Re: Schmidt, Wittgenstein, Platon

  • Hallo zusammen!


    Eigentlich müssten wir nun einen separaten Wittgenstein-Thread eröffnen ...


    Zitat von "xenophanes"

    Rückt man aber dem berühmten Tractatus mit dessen eigenen Mitteln (also der formalen Logik) zu Leibe, ist man sehr schnell sehr ernüchtert: Mehr Fassade als logische Substanz.


    Es ist imho eines der grossen Missverständnisse der Philosophiegeschichte, dass der Tractatus logico-philosophicus mit den Mitteln oder genauer: ausschliesslich mit den Mitteln der formalen Logik geschrieben worden sei. Der Bogen, den Wittgenstein spannt, geht weit über die Logik hinaus. Das Werk ist nicht umsonst zuerst in den Annalen der Naturphilosophie erschienen und lehnt sich im Titel an Spinozas Tractatus theologico-politicus an.


    Grüsse


    Sandhofer

    Wo nehme ich nur all die Zeit her, so viel nicht zu lesen? - Karl Kraus

  • Hallo sandhofer,


    ich zitier jetzt nicht noch mal alles, sondern gehe so auf deine Bemerkungen ein.


    Ich glaube nicht, dass Süskind in der besagten Erzählung Wittgenstein damit loben wollte, es war wohl eher eine Anspielung darauf, dass W.s Texte extrem anspruchsvoll und durchdacht sind. Aber ich kann dazu nicht wirklich was sagen, da ich W. wie gesagt noch nie gelesen habe.


    Was meinst du damit, dass Schriftsteller Tiefen bei Philosophen immer im existentialistischen Sektor ansiedeln? (Was heißt "existenzialistischer Sektor"? :redface: Etwa DER Existentialismus von Camus und Sartre?)


    Was heißt "imho"?


    Gruß,
    Caiman

  • Zitat von "sandhofer"


    Philosophiegeschichte, dass der Tractatus logico-philosophicus mit den Mitteln oder genauer: ausschliesslich mit den Mitteln der formalen Logik geschrieben worden sei. Der Bogen, den Wittgenstein spannt, geht weit über die Logik hinaus.
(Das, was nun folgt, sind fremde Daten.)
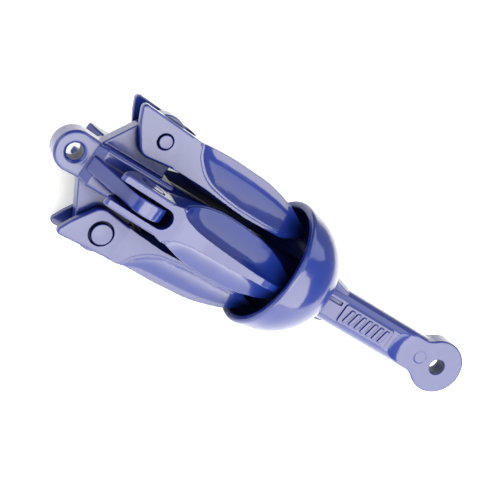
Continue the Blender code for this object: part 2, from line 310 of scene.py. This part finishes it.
def belly_ring(x, keel):
    edge, rim = along(PALM, x) - 0.5, along(BELLY_RIM, x)
    ring = [(x, y, keel + (rim - keel) * abs(y / edge) ** BELLY_SWEEP) for y in np.linspace(-edge, edge, 25)]
    return ring + [(x, edge, 20.5), (x, -edge, 20.5)]


def fluke_mesh():
    fork = FLUKE_SIDE[:2] + [(FORK_CUT_X, 33.5, 0), (FORK_CUT_X, 17.2, 0)] + FLUKE_SIDE[-3:]
    body = prism(rounded(fork), -FLUKE_HALF, FLUKE_HALF, "y", 1.1, 4)
    steps = [("UNION", link("solid", palm_mesh()), 0)]
    steps.append(("UNION", loft("solid", [belly_ring(*station) for station in BELLY]), 0))
    stations = curve_through(SCOOP, 60)
    ledges = [(x - 1.0, low, spine, face) for x, low, spine, face in stations]
    for side in (1, -1):
        steps.append(("DIFFERENCE", loft("solid", [ledge_ring(*s, side) for s in ledges]), 0))
        steps.append(("DIFFERENCE", loft("solid", [scoop_ring(*s, side) for s in stations]), 0))
    end = [(SLOT_END - SLOT_W / 2 + SLOT_W / 2 * sin(a), SLOT_W / 2 * cos(a)) for a in np.linspace(0, pi, 33)]
    steps.append(("DIFFERENCE", prism([(4, SLOT_W / 2)] + end + [(4, -SLOT_W / 2)], 5, 45, "z"), 0))
    bore = [(-FLUKE_HALF - 2, BORE_R), (FLUKE_HALF - COUNTERBORE_DEPTH, BORE_R),
            (FLUKE_HALF - COUNTERBORE_DEPTH, COUNTERBORE_R), (FLUKE_HALF + 2, COUNTERBORE_R)]
    steps.append(("DIFFERENCE", rod((PIN_X, PIN_Z), bore, "y"), 0))
    return cast("fluke", combine(body, steps), 0.22, 3, 0.3)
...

    Unbestritten. Aber er erweckt durch seine Nummerierung ja den Eindruck logischer Zusammenhänge, die einer genaueren Überprüfung nun mal nicht standhalten.


    IMO wird Wittgenstein stark überschätzt, auch unter analytischen Philosophen.


    CK

  • Hallo zusammen!


    Zitat von "Caiman"

    Was meinst du damit, dass Schriftsteller Tiefen bei Philosophen immer im existentialistischen Sektor ansiedeln? (Was heißt "existenzialistischer Sektor"? :redface: Etwa DER Existentialismus von Camus und Sartre?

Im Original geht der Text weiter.